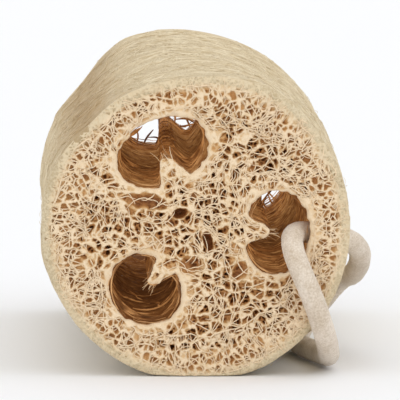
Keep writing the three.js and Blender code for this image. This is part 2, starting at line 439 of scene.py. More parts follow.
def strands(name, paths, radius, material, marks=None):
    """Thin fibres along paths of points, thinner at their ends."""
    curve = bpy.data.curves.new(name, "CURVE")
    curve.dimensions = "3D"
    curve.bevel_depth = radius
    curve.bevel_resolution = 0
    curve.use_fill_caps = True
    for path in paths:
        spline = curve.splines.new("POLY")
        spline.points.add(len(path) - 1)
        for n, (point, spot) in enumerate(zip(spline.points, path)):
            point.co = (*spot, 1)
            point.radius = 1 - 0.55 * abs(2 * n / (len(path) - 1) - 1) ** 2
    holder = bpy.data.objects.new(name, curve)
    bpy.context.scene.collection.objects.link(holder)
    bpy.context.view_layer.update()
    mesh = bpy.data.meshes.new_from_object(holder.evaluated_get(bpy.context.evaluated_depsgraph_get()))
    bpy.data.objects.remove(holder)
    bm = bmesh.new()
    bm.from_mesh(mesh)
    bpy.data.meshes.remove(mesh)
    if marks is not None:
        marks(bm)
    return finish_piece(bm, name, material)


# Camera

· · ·

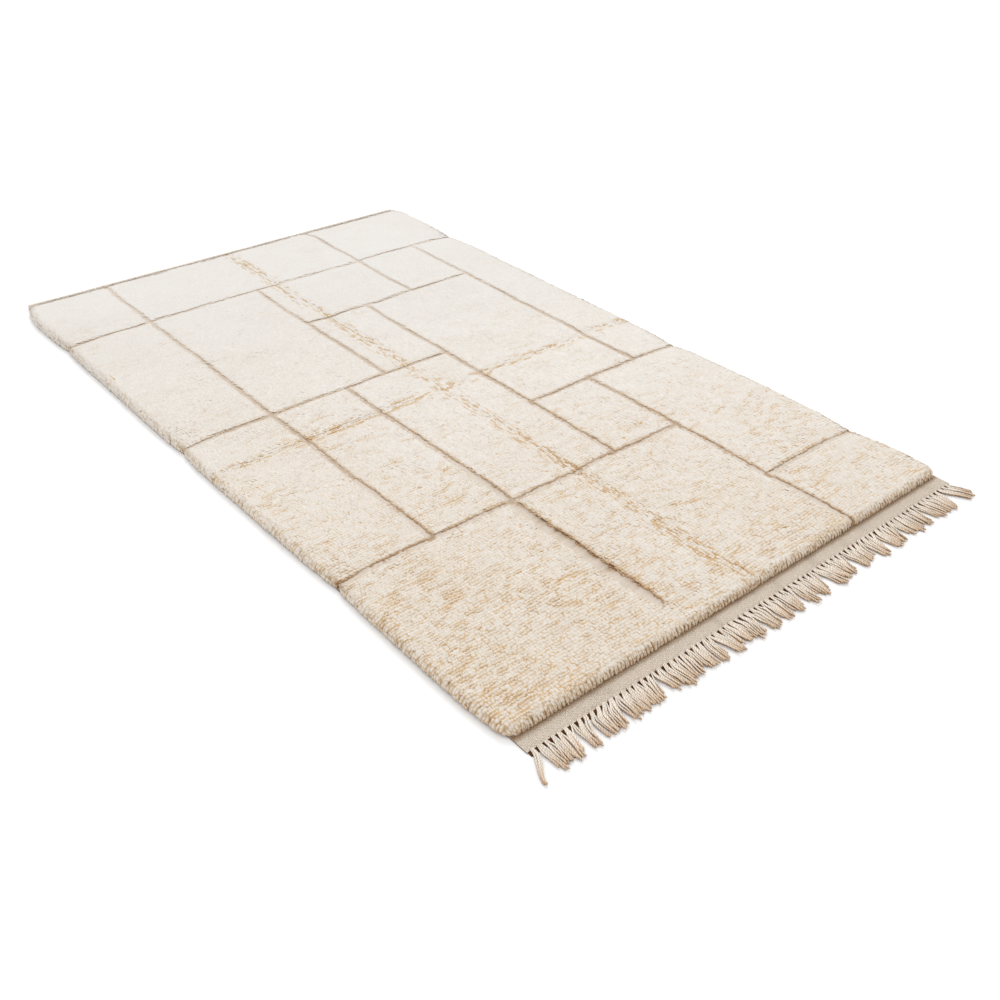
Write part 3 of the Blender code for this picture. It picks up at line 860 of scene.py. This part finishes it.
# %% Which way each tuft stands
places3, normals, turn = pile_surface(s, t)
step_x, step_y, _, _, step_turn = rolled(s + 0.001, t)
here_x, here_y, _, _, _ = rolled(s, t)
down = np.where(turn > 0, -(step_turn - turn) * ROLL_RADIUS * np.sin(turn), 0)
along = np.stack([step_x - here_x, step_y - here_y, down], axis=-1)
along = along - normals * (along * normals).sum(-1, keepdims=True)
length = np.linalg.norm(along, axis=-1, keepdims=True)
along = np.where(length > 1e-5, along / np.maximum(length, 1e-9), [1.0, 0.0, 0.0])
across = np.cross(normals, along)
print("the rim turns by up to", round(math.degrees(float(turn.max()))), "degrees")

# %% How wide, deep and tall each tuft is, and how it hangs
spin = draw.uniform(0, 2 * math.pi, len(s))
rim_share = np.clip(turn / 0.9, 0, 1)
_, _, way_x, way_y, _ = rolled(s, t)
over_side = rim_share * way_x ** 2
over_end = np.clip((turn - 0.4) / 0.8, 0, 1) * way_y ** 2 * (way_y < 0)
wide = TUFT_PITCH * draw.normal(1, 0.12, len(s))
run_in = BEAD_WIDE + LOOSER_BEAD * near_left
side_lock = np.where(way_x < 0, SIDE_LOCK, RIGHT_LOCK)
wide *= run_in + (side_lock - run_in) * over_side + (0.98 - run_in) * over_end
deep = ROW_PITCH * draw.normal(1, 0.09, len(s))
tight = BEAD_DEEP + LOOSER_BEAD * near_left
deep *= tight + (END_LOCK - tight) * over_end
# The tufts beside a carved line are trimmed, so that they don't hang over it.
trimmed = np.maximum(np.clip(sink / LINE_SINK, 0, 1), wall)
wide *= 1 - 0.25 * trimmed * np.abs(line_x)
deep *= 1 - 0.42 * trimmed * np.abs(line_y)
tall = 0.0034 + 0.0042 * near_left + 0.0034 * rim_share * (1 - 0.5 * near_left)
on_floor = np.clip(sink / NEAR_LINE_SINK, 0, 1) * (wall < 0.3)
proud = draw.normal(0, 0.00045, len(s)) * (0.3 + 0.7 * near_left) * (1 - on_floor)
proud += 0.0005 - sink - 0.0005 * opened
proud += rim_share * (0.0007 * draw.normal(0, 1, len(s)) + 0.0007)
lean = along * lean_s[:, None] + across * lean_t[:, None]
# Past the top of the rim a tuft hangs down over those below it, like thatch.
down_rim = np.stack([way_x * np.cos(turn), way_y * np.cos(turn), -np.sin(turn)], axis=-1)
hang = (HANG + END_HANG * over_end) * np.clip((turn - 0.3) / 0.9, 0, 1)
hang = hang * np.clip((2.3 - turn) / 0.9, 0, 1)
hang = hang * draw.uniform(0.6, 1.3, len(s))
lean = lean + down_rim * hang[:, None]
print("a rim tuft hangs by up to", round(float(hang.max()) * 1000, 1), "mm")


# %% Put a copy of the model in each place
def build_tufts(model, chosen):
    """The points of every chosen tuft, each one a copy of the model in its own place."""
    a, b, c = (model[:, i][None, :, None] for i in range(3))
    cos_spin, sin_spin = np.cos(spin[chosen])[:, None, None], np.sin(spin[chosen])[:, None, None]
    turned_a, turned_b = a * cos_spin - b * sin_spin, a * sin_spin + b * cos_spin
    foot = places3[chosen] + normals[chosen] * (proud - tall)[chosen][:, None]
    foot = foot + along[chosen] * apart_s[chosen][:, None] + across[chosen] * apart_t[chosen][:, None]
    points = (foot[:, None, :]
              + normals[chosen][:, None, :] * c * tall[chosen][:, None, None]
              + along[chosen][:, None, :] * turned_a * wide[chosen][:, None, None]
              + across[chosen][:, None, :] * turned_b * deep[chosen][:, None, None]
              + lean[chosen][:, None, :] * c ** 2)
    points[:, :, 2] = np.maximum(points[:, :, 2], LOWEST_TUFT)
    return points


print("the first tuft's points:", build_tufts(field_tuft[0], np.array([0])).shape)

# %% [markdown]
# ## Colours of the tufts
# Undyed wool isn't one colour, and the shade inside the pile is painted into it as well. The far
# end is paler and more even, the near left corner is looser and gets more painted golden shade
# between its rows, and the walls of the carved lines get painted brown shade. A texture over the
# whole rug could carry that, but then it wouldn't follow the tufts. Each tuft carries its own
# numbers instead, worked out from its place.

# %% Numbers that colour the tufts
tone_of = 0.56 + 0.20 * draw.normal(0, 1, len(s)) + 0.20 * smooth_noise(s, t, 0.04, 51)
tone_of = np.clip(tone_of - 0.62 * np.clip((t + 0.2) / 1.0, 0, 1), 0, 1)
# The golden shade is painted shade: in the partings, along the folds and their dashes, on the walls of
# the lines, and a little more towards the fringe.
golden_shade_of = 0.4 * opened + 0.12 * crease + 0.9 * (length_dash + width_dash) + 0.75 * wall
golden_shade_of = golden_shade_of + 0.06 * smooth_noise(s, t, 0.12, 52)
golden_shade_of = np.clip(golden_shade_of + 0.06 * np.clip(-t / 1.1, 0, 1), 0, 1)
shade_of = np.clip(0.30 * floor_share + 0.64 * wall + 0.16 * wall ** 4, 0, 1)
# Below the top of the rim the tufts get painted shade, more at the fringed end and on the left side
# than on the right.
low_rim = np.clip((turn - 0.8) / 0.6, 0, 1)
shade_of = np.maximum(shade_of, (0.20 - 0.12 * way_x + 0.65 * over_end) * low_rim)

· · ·

■ **Short task**
Will you return exactly the lines above from the one with "Write part 3" down to the one with "rim turns by", counting both as part of the range?

■ **Problem solution**
Write part 3 of the Blender code for this picture. It picks up at line 860 of scene.py. This part finishes it.
# %% Which way each tuft stands
places3, normals, turn = pile_surface(s, t)
step_x, step_y, _, _, step_turn = rolled(s + 0.001, t)
here_x, here_y, _, _, _ = rolled(s, t)
down = np.where(turn > 0, -(step_turn - turn) * ROLL_RADIUS * np.sin(turn), 0)
along = np.stack([step_x - here_x, step_y - here_y, down], axis=-1)
along = along - normals * (along * normals).sum(-1, keepdims=True)
length = np.linalg.norm(along, axis=-1, keepdims=True)
along = np.where(length > 1e-5, along / np.maximum(length, 1e-9), [1.0, 0.0, 0.0])
across = np.cross(normals, along)
print("the rim turns by up to", round(math.degrees(float(turn.max()))), "degrees")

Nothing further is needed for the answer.